Collected data entries -
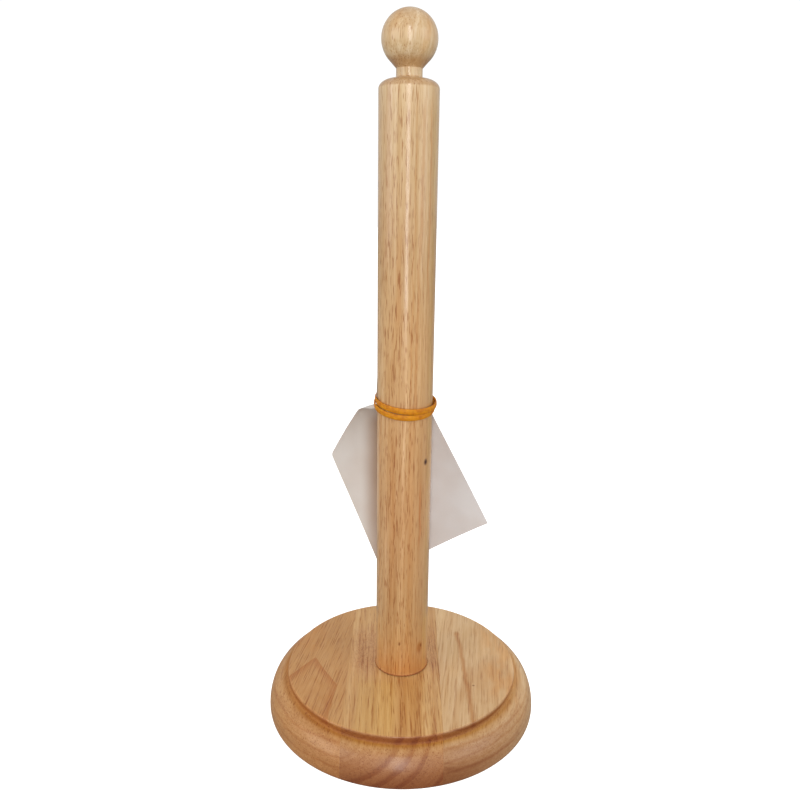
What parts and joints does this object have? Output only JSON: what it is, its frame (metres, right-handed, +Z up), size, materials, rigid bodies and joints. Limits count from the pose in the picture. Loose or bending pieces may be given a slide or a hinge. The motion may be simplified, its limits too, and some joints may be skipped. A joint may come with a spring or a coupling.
{
  "type": "paper towel holder",
  "caption": "Upright kitchen roll holder: a round turned post with a ball top on a round stepped base, with a rubber band and blank paper tag round the post.",
  "frame": {"origin": "centre of the base's underside, on the post's axis", "axes": "+Z up along the post, -Y towards the viewer in front of the rubber band's two strands, +X to the right"},
  "size_m": [0.14, 0.14, 0.339],
  "materials": {
    "base_wood": "satin",
    "post_wood": "satin",
    "screw_steel": "satin",
    "amber_rubber": "satin",
    "blank_paper": "matte"
  },
  "bodies": {
    "stand": {"base_stave_left": "base_wood", "base_stave_middle": "base_wood", "base_stave_right": "base_wood", "post": "post_wood", "post_screw": "screw_steel"},
    "tag": {"paper_tag": "blank_paper"},
    "band": {"rubber_band": "amber_rubber"}
  },
  "joints": [
    {"name": "tag_turn", "type": "hinge", "parent": "stand", "child": "tag", "pos_m": [0, 0, 0.1622], "axis": [0, 0, 1], "continuous": true},
    {"name": "band_slide", "type": "slide", "parent": "tag", "child": "band", "axis": [0, 0, 1], "range_m": [0, 0.137]}
  ]
}
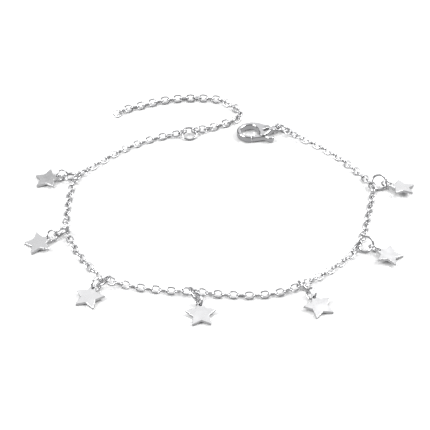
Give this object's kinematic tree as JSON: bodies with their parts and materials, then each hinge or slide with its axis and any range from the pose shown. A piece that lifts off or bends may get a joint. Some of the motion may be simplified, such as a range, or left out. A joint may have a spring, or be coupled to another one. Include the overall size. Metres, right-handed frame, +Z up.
{
  "type": "charm anklet",
  "caption": "Fine silver cable-chain anklet with flat star charms on jump rings, lobster clasp and short extender chain, lying unfastened.",
  "frame": {"origin": "on the surface it lies on, under the middle of the whole piece's outline", "axes": "+Z up from the surface, +X along the loop's width with the clasp end to the +X side, +Y from the middle star towards the clasp and extender"},
  "size_m": [0.0967, 0.088, 0.0037],
  "materials": {
    "chain_silver": "polished silver plate on fine drawn wire links",
    "extender_silver": "polished silver plate on slightly heavier wire links",
    "ring_silver": "polished silver plate on round wire jump rings",
    "star_silver": "bright satin-polished flat faces with polished stamped edges",
    "clasp_silver": "polished silver-plated casting",
    "lever_silver": "polished silver-plated lever"
  },
  "bodies": {
    "anklet": {"main_chain": "chain_silver", "extender_chain": "extender_silver", "clasp_body": "clasp_silver", "clasp_ring": "ring_silver", "extender_ring": "ring_silver", "chain_ring_1": "ring_silver", "chain_ring_2": "ring_silver", "chain_ring_3": "ring_silver", "chain_ring_4": "ring_silver", "chain_ring_5": "ring_silver", "chain_ring_6": "ring_silver", "chain_ring_7": "ring_silver", "star_ring_1": "ring_silver", "star_ring_2": "ring_silver", "star_ring_3": "ring_silver", "star_ring_4": "ring_silver", "star_ring_5": "ring_silver", "star_ring_6": "ring_silver", "star_ring_7": "ring_silver", "star_1": "star_silver", "star_2": "star_silver", "star_3": "star_silver", "star_4": "star_silver", "star_5": "star_silver", "star_6": "star_silver", "star_7": "star_silver"},
    "lever": {"clasp_lever": "lever_silver"}
  },
  "joints": [
    {"name": "clasp_lever_hinge", "type": "hinge", "parent": "anklet", "child": "lever", "pos_m": [0.01059, 0.02597, 0.00095], "axis": [0, 0, -1], "range_deg": [0, 22], "stiffness_Nm_per_rad": 0.002, "springref_deg": -17.19}
  ]
}
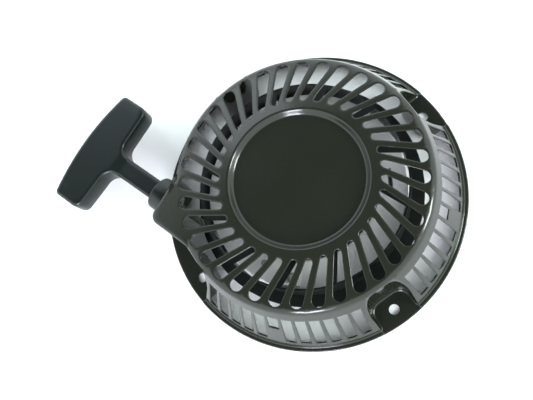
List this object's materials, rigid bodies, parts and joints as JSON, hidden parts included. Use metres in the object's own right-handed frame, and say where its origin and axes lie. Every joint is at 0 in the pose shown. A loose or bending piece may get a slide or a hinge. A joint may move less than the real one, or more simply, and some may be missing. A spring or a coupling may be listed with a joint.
{
  "type": "recoil starter",
  "caption": "Pull-cord recoil starter for a small vertical-shaft engine: slotted black pressed-steel cover, rope pulley, pawls and T-handle.",
  "frame": {"origin": "on the crank axis, in the plane of the mounting flange's underside", "axes": "+Z out through the cover along the crank axis; -X along the rope's line of pull; +Y away from the rope outlet"},
  "size_m": [0.263, 0.21, 0.0544],
  "materials": {
    "cover_paint": "gloss black paint on pressed steel",
    "shroud_paint": "satin black paint on pressed steel",
    "zinc_steel": "zinc plated steel",
    "spring_steel": "blued spring steel",
    "white_nylon": "moulded nylon",
    "bronze_bush": "sintered bronze",
    "rope": "braided cord, white with dark flecks",
    "grip_plastic": "satin moulded plastic"
  },
  "bodies": {
    "cover": {"housing": "cover_paint", "rope_eyelet": "zinc_steel", "inner_shroud": "shroud_paint", "spring_cup": "zinc_steel", "spring_cover": "zinc_steel", "cup_rivets": "zinc_steel", "mainspring": "spring_steel", "centre_post": "zinc_steel", "centre_screw": "zinc_steel", "thrust_washer": "zinc_steel", "brake_spring": "spring_steel", "rope_lead": "rope"},
    "pulley": {"pulley": "white_nylon", "pulley_bush": "bronze_bush", "rope_coil": "rope", "rope_knot": "rope", "pawl_pins": "zinc_steel", "pawl_springs": "spring_steel"},
    "drive_plate": {"drive_plate": "zinc_steel"},
    "pawl_a": {"pawl_a": "zinc_steel"},
    "pawl_b": {"pawl_b": "zinc_steel"},
    "handle": {"handle_grip": "grip_plastic", "handle_collar": "grip_plastic", "handle_washer": "zinc_steel", "rope_tail": "rope", "handle_knot": "rope"}
  },
  "joints": [
    {"name": "pulley_spin", "type": "hinge", "parent": "cover", "child": "pulley", "pos_m": [0, 0, 0.02], "axis": [0, 0, -1], "range_deg": [0, 1240]},
    {"name": "handle_pull", "type": "slide", "parent": "cover", "child": "handle", "axis": [-1, 0, 0], "range_m": [0, 1.2], "deforming": ["rope_lead"]},
    {"name": "plate_turn", "type": "hinge", "parent": "pulley", "child": "drive_plate", "pos_m": [0, 0, 0.006], "axis": [0, 0, 1], "range_deg": [0, 30]},
    {"name": "pawl_a_swing", "type": "hinge", "parent": "pulley", "child": "pawl_a", "pos_m": [0.026, 0, 0.01], "axis": [0, 0, 1], "range_deg": [0, 35]},
    {"name": "pawl_b_swing", "type": "hinge", "parent": "pulley", "child": "pawl_b", "pos_m": [-0.026, 0, 0.01], "axis": [0, 0, 1], "range_deg": [0, 35]}
  ],
  "couplings": [
    {"joint": "handle_pull", "follows": "pulley_spin", "m_per_rad": 0.0553},
    {"joint": "pawl_a_swing", "follows": "plate_turn", "ratio": 1.1666},
    {"joint": "pawl_b_swing", "follows": "plate_turn", "ratio": 1.1666}
  ]
}
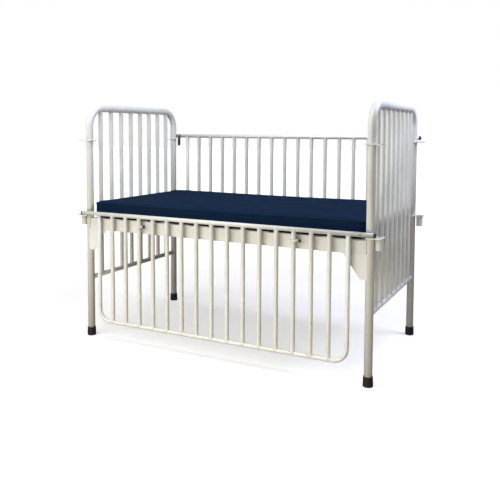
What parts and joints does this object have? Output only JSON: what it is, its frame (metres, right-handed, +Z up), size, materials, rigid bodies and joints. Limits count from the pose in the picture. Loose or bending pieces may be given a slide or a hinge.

Request - Extract each line from the entries above that contains the string "pose".

Task response -
What parts and joints does this object have? Output only JSON: what it is, its frame (metres, right-handed, +Z up), size, materials, rigid bodies and joints. Limits count from the pose in the picture. Loose or bending pieces may be given a slide or a hinge. The motion may be simplified, its limits too, and some joints may be skipped. A joint may come with a spring or a coupling.
Give this object's kinematic tree as JSON: bodies with their parts and materials, then each hinge or slide with its axis and any range from the pose shown. A piece that lifts off or bends may get a joint. Some of the motion may be simplified, such as a range, or left out. A joint may have a spring, or be coupled to another one. Include the overall size. Metres, right-handed frame, +Z up.
List this object's materials, rigid bodies, parts and joints as JSON, hidden parts included. Use metres in the object's own right-handed frame, and say where its origin and axes lie. Every joint is at 0 in the pose shown. A loose or bending piece may get a slide or a hinge. A joint may move less than the real one, or more simply, and some may be missing. A spring or a coupling may be listed with a joint.
What parts and joints does this object have? Output only JSON: what it is, its frame (metres, right-handed, +Z up), size, materials, rigid bodies and joints. Limits count from the pose in the picture. Loose or bending pieces may be given a slide or a hinge.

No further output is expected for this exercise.